Until 1877, the Association laws did not specify the number of players per side, and it was agreed that the matches would be with 12 players per side. There was also some local leeway with regard to the laws of the game; in particular, the Birmingham local rules stipulated that "corner" kicks should be taken 20 yards from the goalposts, rather than the corner flag.

==Participating teams==

| Team | Founded | No. of members | Secretary | Home ground | Colours |
|---|---|---|---|---|---|
| Aston Harold | 1876 | N/A | Humphrey Wall | Aston Park | N/A |
| Aston Unity | 1874 | 50 | S. Durban | Aston Park | Royal Blue & White |
| Aston Villa | 1874 | 45 | D. J. Stephens | Wellington Road | Scarlet & Royal Blue jerseys |
| Calthorpe | 1873 | N/A | John Campbell Orr | Bristol Road | Dark Blue |
| Cannock | 1875 | N/A | John Pigott | Wolverhampton Road | Amber & Black jersey, Dark Blue stockings. |
| Harborne | 1876 | 40 | F. W. Lambert | Church Avenue | Scarlet & Black |
| Royal | 1874 | N/A | J. F. Jones | Calthorpe Park | Navy Blue & White |
| Saltley College | 1873 | 80-100 | William Thompson | College Grounds | Blue |
| St George's | 1875 | ? | F. Bagnall | Fentham Road, Aston | Black with White Dragon |
| Stafford Road | 1874 | 75 | R. Gowland | Stafford Road, Wolverhampton | Narrow Black & White hoops |
| Tipton | 1872 | N/A | J. Spicer Leach | Horseley Road | Navy Blue |
| Victoria Swifts | 1874 | N/A | T. Spriggs | West Bromwich Road, Walsall | Amber & Black |
| Wednesbury Old Park | 1875 | N/A | J. Lowe | King's Hill Fields | Red & Black halves |
| Wednesbury Old Athletic | 1874 | N/A | W. Willies | Woodgreen | Scarlet & Black jersey.
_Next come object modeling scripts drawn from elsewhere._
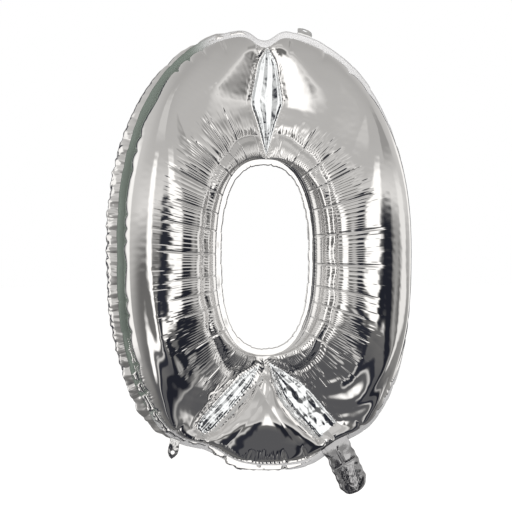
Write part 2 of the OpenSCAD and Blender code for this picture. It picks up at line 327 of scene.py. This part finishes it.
def outward(P, back):
    """Unit normals of a sheet, pointing away from the middle plane."""
    N = np.cross(np.gradient(P, axis=1), np.roll(P, -1, 0) - np.roll(P, 1, 0))
    N /= np.linalg.norm(N, axis=2, keepdims=True) + 1e-12
    return -N if (N[..., 1].sum() > 0) != back else N


def hole_pleats(P, from_in, seed):
    """Pleats that fan out from the hole to just past the crown, in bundles. Also how far each one reaches."""
    x, y, z = P[..., 0], P[..., 1], P[..., 2]
    u = RUN[:, None] + 0 * from_in
    share = 0.16 + 0.40 * np.abs(np.cos(T)) ** 0.8         # of the way in from the outer seam
    row = np.arccos(2 * share - 1) / math.pi * (P.shape[1] - 1)
    k0 = np.floor(row).astype(int)
    j = np.arange(J)
    whole = from_in[j, k0] + (from_in[j, k0 + 1] - from_in[j, k0]) * (row - k0)

    q = u * PLEATS + 0.5 * ring_noise(RUN, 36, seed + 5)[:, None]
    b = u * BUNDLES + 0.3 * ring_noise(RUN, 9, seed + 6)[:, None]
    into = b % 1                                           # 0 to 1 over a bundle of pleats
    reach = whole[:, None] - 4 + 6 * np.sin(math.pi * into) ** 0.5
    reach = reach + each(q, PLEATS, seed + 7, -5, 3) + 2 * ring_noise(RUN, 5, seed + 8)[:, None]
    # the lip is the groove between the band of film next to the hole and the pleats outside it
    lip = 29 * (whole[:, None] / 62) ** 0.4 + 0.7 * ring_noise(RUN, 24, seed + 11)[:, None]
    size = each(q, PLEATS, seed + 9, 0.65, 1.25)
    outer_part = step(from_in, lip - 1, lip + 4) * (1 - step(from_in, reach - 9, reach))
    inner_part = step(from_in, 0.5, 5) * (1 - step(from_in, lip - 3, lip))

    d = (0.17 + 0.10 * step(z, 10, 80)) * size * outer_part * pleat(q)
    d += 0.10 * inner_part * pleat(q + 0.3 * waves(x, z + y, 6, 11, 10, seed + 10))
    d += 1.1 * np.sin(math.pi * np.clip(from_in / lip, 0, 1)) ** 0.8
    d -= 1.2 * np.exp(-((from_in - lip) / 3.4) ** 2)
    lip_creases = creases(x * 1.3 + y, z * 1.3, (2.6, 5.5), 8, seed + 12) - 0.5
    d += 0.55 * np.exp(-((from_in - lip) / 3.0) ** 2) * lip_creases
    d += 0.45 * step(from_in, reach - 5, reach + 5)
    # a deeper fold between bundles, which swell a little
    near = np.minimum(into, 1 - into) * RING / BUNDLES
    ends = reach + each(b + 0.5, BUNDLES, seed + 13, 3, 11)
    d -= 0.6 * np.exp(-(near / 0.7) ** 2) * step(from_in, 2, 16) * (1 - step(from_in, ends - 10, ends))
    swell = step(from_in, lip, lip + 14) * (1 - step(from_in, reach - 12, reach + 6))
    return d + 0.5 * np.sin(math.pi * into) * swell, reach


def crown(z, from_in, from_out, reach, free, seed):
    """The smooth film outside the pleats: streaks that run round the ring, stronger low down."""
    even = (1 - 0.8 * bell(T, 90, 36))[:, None]
    foot = (1 - 0.75 * bell(T, 273, 24))[:, None]
    smooth = step(from_in, reach, reach + 12) * step(from_out, 6, 18) * free * foot
    streaks = ring_waves(from_out, 11, 26, 3, 14, seed + 14)
    return even * (0.04 + 0.46 * step(-z, 0, 110)) * smooth * streaks


def seam_gathers(P, from_out, back, seed):
    """Short pleats along the outer seam, in clusters, with flat gores between, and the crinkled back."""
    x, y, z = P[..., 0], P[..., 1], P[..., 2]
    u = RUN[:, None] + 0 * from_out
    g = u * GORES + 0.4 * ring_noise(RUN, 14, seed + GORE_SEED)[:, None]
    q = u * SEAM_PLEATS + 0.7 * ring_noise(RUN, 50, seed + 16)[:, None]
    busy = step(ring_noise(RUN, 16, seed + 17), -0.5, 1.0)[:, None]
    cluster = bell(T, 213, 15) + bell(T, 327, 7) + 0.8 * bell(T, 272, 5) + 0.5 * bell(T, 128, 14)
    cluster = np.minimum(cluster, 1)[:, None]
    long_ = (4 + 5 * busy + 12 * cluster) * each(q, SEAM_PLEATS, seed + 18, 0.65, 1.25)
    off_seam = step(from_out, 0.2, 1.5)

    tall = 0.13 + 0.13 * busy + 0.24 * cluster
    d = tall * pleat(q) * off_seam * (1 - step(from_out, long_ * 0.6, long_))
    into = g % 1
    puff, wide = (1.7, 26) if back else (1.1, 18)
    d += puff * (np.sin(math.pi * into) ** 0.7 - 0.7) * step(from_out, 0.5, 6) * (1 - step(from_out, 8, wide))
    near = np.minimum(into, 1 - into) * RING * 1.3 / GORES
    d -= 0.8 * np.exp(-near ** 2) * off_seam * (1 - step(from_out, 6, 16))
    if back:
        edge = step(from_out, 0.5, 5) * (1 - step(from_out, 20, 34)) * (1 - 0.75 * step(z, 75, 110))
        large = creases(x + 0.6 * y, z, (7, 13), 4, seed + 19) - 0.4
        small = creases(x + y, z, (3, 6), 5, seed + 20) - 0.5
        d += edge * (3.6 * large + 1.1 * small)
    return d


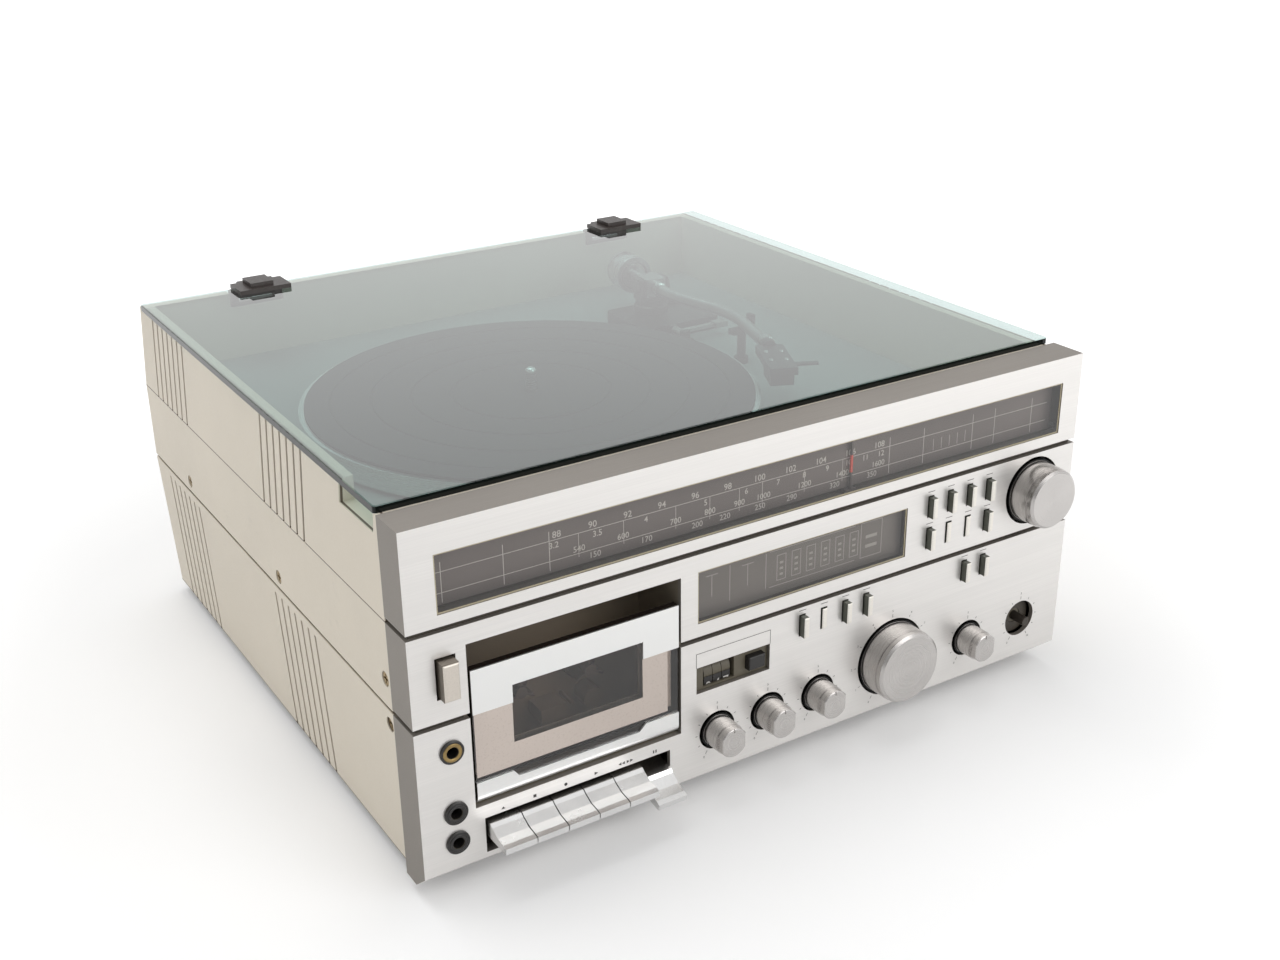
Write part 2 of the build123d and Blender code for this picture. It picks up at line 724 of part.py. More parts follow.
# Yoke that swivels on the pillar
with BuildPart() as arm_yoke:
    rod_z(pivot_x, pivot_y, arm_swivel_shaft, deck_top + 4, yoke_low + 1)
    rod_z(pivot_x, pivot_y, pillar_radius + 0.5, yoke_low, yoke_low + yoke_disc)
    with Locations(arm_place):
        for side_x in (-1, 1):
            near = side_x * (arm_block + yoke_gap)
            far = near + side_x * cheek
            box_at(min(near, far), max(near, far), -6, 6, yoke_low + yoke_disc - 1, arm_height + 6)
        rod_x(0, arm_height, yoke_pin, -arm_block - yoke_gap - 1, arm_block + yoke_gap + 1)
save(arm_yoke.part, "arm_yoke")

# Arm: bearing block, S-shaped tube, rear stub and the counterweight on it
tube_points = [(0, -8), (3, -35), (21, -88), (8.7, -157)]
tube_bends = (60, 90)
stub_radius = 3.5
stub_length = 62
weight_start = 28
with BuildPart() as tonearm:
    with BuildLine(arm_plane) as tube_path:
        FilletPolyline(*tube_points, radius=tube_bends)
    with BuildSketch(Plane(origin=tube_path.line @ 0, z_dir=tube_path.line % 0)):
        Circle(arm_tube)
    sweep()
    with Locations(arm_place):
        box_at(-arm_block, arm_block, -9, 9, arm_height - 6.5, arm_height + 6.5)
        rod_y(0, arm_height, stub_radius, 8, stub_length)
        rod_x(0, arm_height, yoke_pin + running, -arm_block - 1, arm_block + 1, Mode.SUBTRACT)
        rod_y(0, arm_height, weight_radius, weight_start, weight_start + weight_length)
save(tonearm.part, "tonearm")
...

White knickers. |
| Wednesbury Town | 1873 | N/A | F. R. Gamble | Woodgreen | Maroon & White |
| West Bromwich | 1875 | 56 | James Roberts | Four Acres | Magenta & Blue |

Details taken from the Football Annuals for 1876 (secretary names) and 1877 unless stated.

==Format==

The competition was organised as a straight knockout tournament, with replays to a conclusion.

==Results==

All results as given in History of the Birmingham Senior Cup by Steve Carr unless otherwise stated.

===First round===

| Date | Home | Score | Away |
|---|---|---|---|
| 14 October 1876 | Wednesbury Town | 2–1 | Victoria Swifts |
| 21 October 1876 | Aston Unity | 0–0 | Saltley College |
| 21 October 1876 | Calthorpe | 4–0 | Royal |
| 11 November 1876 | Cannock | 0–0 | St George's |
| 11 November 1876 | Harborne | 0–13 | Wednesbury Old Athletic |
| 11 November 1876 | Stafford Road | 1–0 | West Bromwich |
| 11 November 1876 | Wednesbury Old Park | beat | Harold |
| 18 November 1876 | Aston Villa | 0–1 | Tipton |

===Replays===

| Date | Home | Score | Away |
|---|---|---|---|
| 11 November 1876 | Saltley College | 2–1 | Aston Unity |
| 18 November 1876 | St George's | 0–0 | Cannock |
| 2 December 1876 | Cannock | 2–0 | St George's |

===Second round===

| Date | Home | Score | Away |
|---|---|---|---|
| 2 December 1876 | Saltley College | beat | Tipton |
| 23 December 1876 | Wednesbury Old Athletic | 2–0 | Wednesbury Old Park |
| 30 December 1876 | Stafford Road | 3–0 | Cannock |
| 13 January 1877 | Wednesbury Town | 2–0 | Calthorpe |

===Semi-finals===

| Date | Home | Score | Away | Attendance |
|---|---|---|---|---|
| 17 February 1877 | Stafford Road | 2–0 | Wednesbury Town |  |
| 24 February 1877 | Wednesbury Old Athletic | 2–0 | Saltley College | 1,500 |

===Final===

The final was played at Calthorpe's ground on the Bristol Road. A special train left Wolverhampton at 2.05pm, calling at Wednesbury, West Bromwich, and Hockley, to allow the team members and their friends to travel to the final.

The Roadsters took a two-goal lead in the first half-an-hour of the match, both scored by Crump, but Page shot just under the bar for a goal back shortly before half-time. Holmes scored two quick goals in the second half, which were enough to secure the trophy for the Old Uns.

24 March 1877
Wednesbury Old Athletic 3-2 Stafford Road
  Wednesbury Old Athletic: Page, Holmes
  Stafford Road: Crump

Johnson kept goal for WOAC.

==Aftermath==
Following the formal trophy presentation that evening, the Birmingham Football Association resolved to abolish the "hazardous custom" of charging in local matches, on the basis that it was too dangerous.